Em 84, eu estava "começando" e nunca tinha feito teatro fora do meu grupo. E eis que, de repente, em cima da hora, a atriz que ia fazer a Sonia em "Tio Vania", de Tchékhov, montagem seguinte do Teatro dos Quatro, teve um problema, e Sergio Britto me chamou pra integrar o elenco magistral, com Armando Bógus (meu inesquecível Tio Vania), Rodrigo Santiago (meu apaixonante Astrov), e Christiane Torloni (a bela Helena).

Eu mal podia acreditar no convite; sempre fui apaixonada por Tchékhov, e ainda ia trabalhar com atores respeitados, que já estavam no mercado havia bastante tempo, e eu estava chegando. Seria a primeira vez que eu ia receber um salário decente, a primeira vez que eu ia emitir uma nota fiscal pelo salário de atriz. Só lembrando que, nessa época, o Teatro dos Quatro tinha um belíssimo patrocínio da Shell, que fazia questão da qualidade do repertório e da competência artística cinco estrelas. Conseguíamos viver de teatro.

Fiquei bastante apavorada, mas, como sempre fui obstinada, mergulhei na Sonia de cabeça, uma das personagens mais lindas da dramaturgia universal.

Mas ao mesmo tempo a produção me olhava desconfiada, querendo entender o que eu estava fazendo ali. Uma tarde, durante um ensaio, a figurinista passou por mim, e disse baixinho: "Só quero ver, hein.
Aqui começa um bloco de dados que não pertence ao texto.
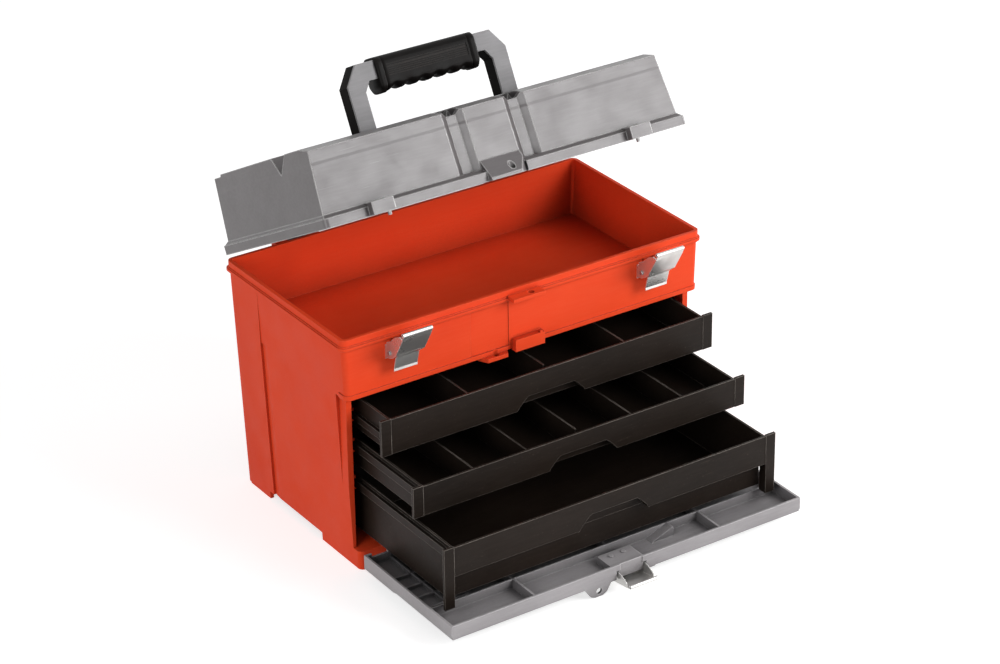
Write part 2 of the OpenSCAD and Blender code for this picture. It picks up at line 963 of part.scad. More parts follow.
module panel_ribs() {
    inside = panel_half - panel_rim_t + cut;
    box(-inside, inside, -rib_s - rib_t, -rib_s, panel_t - cut, rib_top);
    for (x = [-bay_x, bay_x])
        box(x - rib_t / 2, x + rib_t / 2, -panel_len + panel_rim_t - cut, -rib_s, panel_t - cut, rib_top);
    for (x = [-bay_x, 0, bay_x])
        box(x - rib_t / 2, x + rib_t / 2, -rib_s, -panel_rim_t + cut, panel_t - cut, rib_top - 1);
    // Small cells along the left end
    for (i = [1 : 4])
        box(-inside, -inside + 2 * cell_w + rib_t, -cell_pitch * i - cell_y - rib_t,
            -cell_pitch * i - cell_y, panel_t - cut, cell_top);
    for (i = [1 : 2])
        box(-inside + i * cell_w, -inside + i * cell_w + rib_t, -rib_s, -panel_rim_t,
            panel_t - cut, cell_top);
    // Ramp against the cross rib
    along_y(-rib_s - rib_t - ramp_deep, -rib_s - rib_t / 2)
        polygon([[ramp_x0, panel_t - cut], [ramp_x0, panel_t + ramp_low], [ramp_x1 - rib_t, rib_top],
            [ramp_x1, rib_top], [ramp_x1, panel_t - cut]]);
}

// Notches in the hinged edge that the bottom drawer's legs pass over
module leg_notches() {
    both_sides()
        box(box_half - leg_play, front_half + leg_play, -2 * panel_rim_t, cut, notch_floor, far);
}

module panel_lock_lug() {
    translate([0, -panel_len + lug_t, 0])
        rotate([90, 0, 0])
            linear_extrude(lug_t)
                polygon([[-62, 2], [-58, -1], [-51, -11], [-46, -13], [-36, -13], [-31, -10],
                    [-26, -1], [30, -1], [33, 2], [33, 4], [-62, 4]]);
}

module panel_ears() {
    for (x = panel_hinge_xs)
        along_x(x - ear_half, x + ear_half)
            polygon([[-4, 0], [-4, 11], [0, 11.5], [22, 0.4], [24, -2], [22.5, -11.3],
                [19, -9.5], [14, -3], [8, 0]]);
}

// Part of the free edge that stays between the latch's cheeks
module latch_web() {
    box(-web_half, web_half, -panel_len + 1, -panel_len + 3, 0, panel_rim - cut);
}

// Pocket that the latch sits in, open through the free edge
module latch_pocket(grow) {
    box(-pocket_half - grow, pocket_half + grow, grow > 0 ? -panel_len + 1 : -far,
        -pocket_s0 + grow, grow > 0 ? panel_t - cut : -far, pocket_top + grow);
}

module front_panel() {
    color(grey)
        difference() {
            union() {
                panel_moulding();
                for (x = panel_hinge_xs)
                    rod_x(x - ear_half - boss_out, x + ear_half + boss_out, panel_pivot_y,
                        panel_pivot_z, ear_r);
            }
            for (x = panel_hinge_xs)
                rod_x(x - ear_half - cut, x + ear_half + cut, panel_pivot_y, panel_pivot_z,
                    panel_pin_r + run_fit);
        }
}

module panel_moulding() {
    in_panel()
        difference() {
            union() {
                difference() {
                    union() {
                        panel_tray();
                        panel_ribs();
                        latch_pocket(pocket_wall);
                        panel_lock_lug();
                    }
                    latch_pocket(0);
                    leg_notches();
                }
                latch_web();
                panel_ears();
            }
            translate([panel_hole_x, -far / 2, -6.4])
                rotate([90, 0, 0])
                    cylinder(h = far, r = lock_hole_r, center = true);
            for (dx = [-rivet_x, rivet_x])
                translate([dx, -panel_rivet_s, 0])
                    cylinder(h = far / 10, r = rivet_r);
        }
}

module panel_hinge_pins() {
    color(steel)
        for (x = panel_hinge_xs)
            rod_x(x - panel_pin_half, x + panel_pin_half, panel_pivot_y, panel_pivot_z,
                panel_pin_r);
}

// ================= latches =================
// A lever is drawn in its plate's own plane: u runs up the plate from the finger lip,
// w points outward, and the pivot is at (pivot_u, pivot_w).

panel_rivet_s = 140;

module cheek_outline(depth) {
    intersection() {
        polygon([[10.5, -8.5], [12.5, -14], [17, -18.2], [24, -20.3], [28.5, -17.4],
            [30, -15.9], [38, -13], [42, -11.5], [50.5, -5.5], [51, -0.5], [24, -1], [fold_u, fold_w]]);
        translate([0, -depth])
            square([far, far]);
    }
}

module lever_shape(depth) {
    difference() {
        union() {
            for (side = [-1, 1])
                translate([side * (plate_half - sheet / 2), 0, 0])
                    lever_slice(sheet)
                        cheek_outline(depth);
            lever_slice(2 * plate_half)
                polygon([[24, -1], [50, 0], [latch_h - 1, -0.4], [latch_h - 1, -sheet - 0.4],
                    [50, -sheet], [24, -1 - sheet]]);
            lever_slice(2 * tail_half)
                polygon([[0, 1.4], [2.5, 0], [fold_u, fold_w + sheet], [25, -0.9], [25, -1.9],
                    [fold_u, fold_w], [2.2, -sheet], [-0.6, 0.8]]);
            lever_slice(2 * plate_half)
                translate([latch_h, -roll_r])
                    circle(roll_r);
        }
        lever_slice(4 * plate_half)
            translate([pivot_u, pivot_w])
                circle(latch_pin_r + run_fit);
        lever_slice(4 * plate_half)
            translate([latch_h, -roll_r])
                circle(roll_r - sheet);
    }
}

// Extrudes a (u, w) outline across the lever, with the pivot at the origin
module lever_slice(width) {
    translate([-width / 2, 0, 0])
        rotate([90, 0, 90])
            linear_extrude(width)
                rotate(90)
                    translate([-pivot_u, -pivot_w])
                        children();
}

module base_shape(ear_y, foot) {
    // Foot against the wall, and two ears that carry the pin
    difference() {
        union() {
            box(-base_ear_x, base_ear_x, ear_y - foot, ear_y, base_z0 - pivot_z, base_z1 - pivot_z);
            for (side = [-1, 1])
                translate([side * (base_ear_x - base_ear_t / 2), 0, 0]) {
                    rod_x(-base_ear_t / 2, base_ear_t / 2, 0, 0, base_ear_r);
                    along_x(-base_ear_t / 2, base_ear_t / 2)
                        polygon([[ear_y, base_z0 - pivot_z], [ear_y, base_z1 - pivot_z],
                            [0, base_ear_r], [0, -base_ear_r]]);
                }
        }
        rod_x(-far / 2, far / 2, 0, 0, latch_pin_r);
        for (dx = [-rivet_x, rivet_x])
            translate([dx, ear_y - foot - cut, base_z1 - pivot_z - rivet_up])
                rotate([-90, 0, 0])
                    cylinder(h = foot + 2 * cut, r = rivet_r);
    }
}

module pin_shape() {
    rod_x(-plate_half - pin_play, plate_half + pin_play, 0, 0, latch_pin_r);
    both_sides()
        rod_x(plate_half + pin_play, plate_half + pin_play + pin_head_t, 0, 0, pin_head_r);
}

module rivet_shape(through) {
    // Domed head at the origin, facing -Y, with its tail clenched behind the wall
    rotate([90, 0, 0]) {
        rotate_extrude()
            polygon([[0, 0], [rivet_head_r, 0], [rivet_head_r * 0.8, rivet_head_h * 0.7],
                [rivet_head_r * 0.4, rivet_head_h], [0, rivet_head_h]]);
        translate([0, 0, -through])
            cylinder(h = through, r = rivet_r);
        translate([0, 0, -through - tail_t])
            cylinder(h = tail_t, r = rivet_r + tail_t);
    }
}

module at_side_latch(side) {
    translate([side * latch_x, pivot_y, pivot_z])
        children();
}

module side_lever(side) {
    color(chrome)
        at_side_latch(side)
            rotate([latch_lean, 0, 0])
                lever_shape(far);
}

module side_base(side) {
    color(chrome)
        at_side_latch(side)
            base_shape(-wall_y - pivot_y, sheet);
}

module side_pin(side) {
    color(steel)
        at_side_latch(side)
            pin_shape();
}

module side_rivets(side) {
    color(steel)
        for (dx = [-rivet_x, rivet_x])
            translate([side * latch_x + dx, -wall_y - sheet, base_z1 - rivet_up])
                rivet_shape(wall + sheet);
}

module at_panel_latch() {
    in_panel()
        translate([0, -panel_pivot_s, panel_pivot_h])
            rotate([90, 0, 0])
                children();
}

module left_latch_base() { side_base(-1); }
module left_latch_lever() { side_lever(-1); }
module left_latch_pin() { side_pin(-1); }
module left_latch_rivets() { side_rivets(-1); }
module right_latch_base() { side_base(1); }
module right_latch_lever() { side_lever(1); }
module right_latch_pin() { side_pin(1); }
module right_latch_rivets() { side_rivets(1); }

module panel_latch_base() {
    color(chrome)
        at_panel_latch()
            panel_base_shape();
}

module panel_base_shape() {
    roof = pocket_top - panel_pivot_h;
    difference() {
        union() {
            box(-base_ear_x, base_ear_x, roof - sheet, roof, -10, 8);
            for (side = [-1, 1])
                translate([side * (base_ear_x - base_ear_t / 2), 0, 0]) {
                    rod_x(-base_ear_t / 2, base_ear_t / 2, 0, 0, base_ear_r);
                    along_x(-base_ear_t / 2, base_ear_t / 2)
                        polygon([[roof, -8], [roof, 8], [0, base_ear_r], [0, -base_ear_r]]);
                }
        }
        rod_x(-far / 2, far / 2, 0, 0, latch_pin_r);
        for (dx = [-rivet_x, rivet_x])
            translate([dx, roof - sheet - cut, panel_rivet_s - panel_pivot_s])
                rotate([-90, 0, 0])
                    cylinder(h = sheet + 2 * cut, r = rivet_r);
    }
}

module panel_latch_lever() {
    color(chrome)
        at_panel_latch()
            rotate([panel_latch_turn, 0, 0])
                lever_shape(15.5);
}

module panel_latch_pin() {
    color(steel)
        at_panel_latch()
            pin_shape();
}

module panel_latch_rivets() {
    color(steel)
        in_panel()
            for (dx = [-rivet_x, rivet_x])
                translate([dx, -panel_rivet_s, pocket_top - sheet])
                    rotate([90, 0, 0])
                        rivet_shape(pocket_wall + sheet);
}

body();
lid();
lid_hinge_pins();
handle_frame();
handle_face();
handle_grip();
handle_pins();
top_drawer();
middle_drawer();
bottom_drawer();
top_drawer_dividers();
middle_drawer_dividers();
front_panel();
panel_hinge_pins();
left_latch_base();
left_latch_lever();
left_latch_pin();
left_latch_rivets();
right_latch_base();
right_latch_lever();
right_latch_pin();
right_latch_rivets();
panel_latch_base();
panel_latch_lever();
panel_latch_pin();
panel_latch_rivets();
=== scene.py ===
# %% [markdown]
# # A portable tool box with drawers
#
# The box is a tub of red moulded plastic. A grey lid with a carrying handle is
# hinged along its rear edge, black drawers slide out of its front, and a grey
# front panel folds down in front of them. Two bright latches hold the lid and
# one holds the panel.
#
# The solids of the box come ready made from the construction model, each as one
# mesh, and they stay where they are. This lesson adds what they lack: the soft
# grip, the finishes, the light and the camera.

# %% Load the solids
import math

import bmesh
import bpy
from mathutils import Matrix, Vector


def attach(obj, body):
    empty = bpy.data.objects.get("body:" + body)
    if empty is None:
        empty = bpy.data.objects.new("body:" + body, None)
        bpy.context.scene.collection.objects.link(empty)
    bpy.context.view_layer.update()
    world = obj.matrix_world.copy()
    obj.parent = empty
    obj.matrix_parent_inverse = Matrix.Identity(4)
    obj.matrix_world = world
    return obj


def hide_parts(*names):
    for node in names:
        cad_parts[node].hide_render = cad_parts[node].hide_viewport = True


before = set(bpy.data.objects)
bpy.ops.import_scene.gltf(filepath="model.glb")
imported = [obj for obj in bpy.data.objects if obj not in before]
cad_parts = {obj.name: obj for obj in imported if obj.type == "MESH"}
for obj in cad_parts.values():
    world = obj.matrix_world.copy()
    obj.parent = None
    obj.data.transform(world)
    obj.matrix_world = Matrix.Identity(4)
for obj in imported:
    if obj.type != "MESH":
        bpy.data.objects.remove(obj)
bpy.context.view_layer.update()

print("solids:", sorted(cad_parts))

# %% [markdown]
# ## Measures
#
# The solids are drawn in millimetres and Blender works in metres, so `MM` turns
# one into the other. Everything on the lid is easiest to place while the lid is
# closed and level. `LID` then turns it about the hinge line to where the lid
# stands.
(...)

Apostamos em você, vê se faz direito, senão...". Um frio percorreu minha espinha e fui pra casa e estudei muito. Lembro até hoje as noites, enquanto meu filho de cinco anos dormia no outro quarto, em que eu me trancava no meu, colocava uma cadeira no meio fingindo que era o Bógus e ensaiava incansavelmente o lindo monólogo da Sonia do final da peça.

Sergio Britto me incentivava muito, apesar de muitas vezes ficar olhando pra mim atuando e depois falar: "Não sei o que te dizer. É estranho o que você faz. Não sei se é bom ou não. Vou pensar".
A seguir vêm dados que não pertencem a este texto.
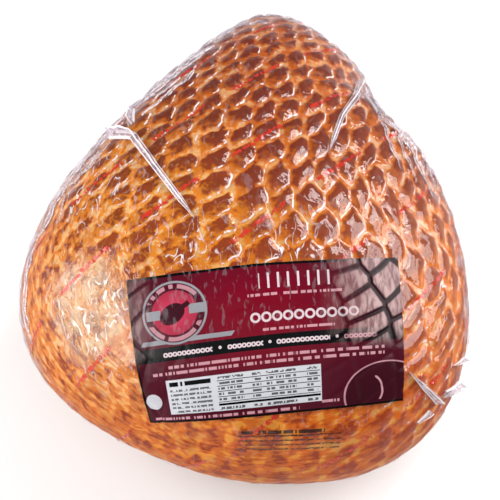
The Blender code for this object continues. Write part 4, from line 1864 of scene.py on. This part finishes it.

Nunca vou esquecer o grande ser humano Armando Bógus, com uma paciência e carinho infinitos. Nas coxias ele me ensinava muita coisa, baixinho, com muita calma, como a tirar os chiados da prosódia carioca. Com sua simplicidade monumental me mostrou a grande generosidade de um grande ator. Uma pessoa realmente inesquecível e que foi um dos meus mestres no teatro, sem dúvida.

Fiquei um pouco mascote do elenco, por ser uma caloura naquela montagem. Rodrigo Santiago me paparicava e não foi nada difícil me apaixonar por aquele Astrov enigmático, de rara singularidade, e Christiane Torloni nos harmonizava com aconchegantes jantares e vinhos, quando ficávamos horas bebericando, falando, nos reconhecendo como velhos amigos que Tchékhov uniu.

Eu me lembro da sensação maravilhosa que a temporada me trouxe, de paz, serenidade, plenitude, diferente de tudo que já tinha sentido. Anos depois, em 1999, quando no Grupo Tapa fizemos "Ivanov", também de Tchékhov, a mesma sensação me visitou, então concluo que falar Tchékhov, "o médico das almas", tem um poder secreto de fazer bem ao meu coração, de acalmá-lo, de despertar uma profunda compreensão do outro.

E, no fim do ano passado, revisitei, agora na direção, o universo tchekhoviano com a peça do romeno Matéi Visniec, "A Máquina Tchékhov", e mais uma vez me surpreendi com a mesma sensação de calma, de compreensão, o que foi fundamental para a direção.

Naquele ano de 1984 minha Sonia foi indicada na categoria revelação do ano do Prêmio Mambembe. O primeiro Tchékhov a gente nunca esquece.

DENISE WEINBERG, 59, atriz e diretora, volta em abril com a peça "O Testamento de Maria", de Colm Tóibín, no Teatro Aliança Francesa.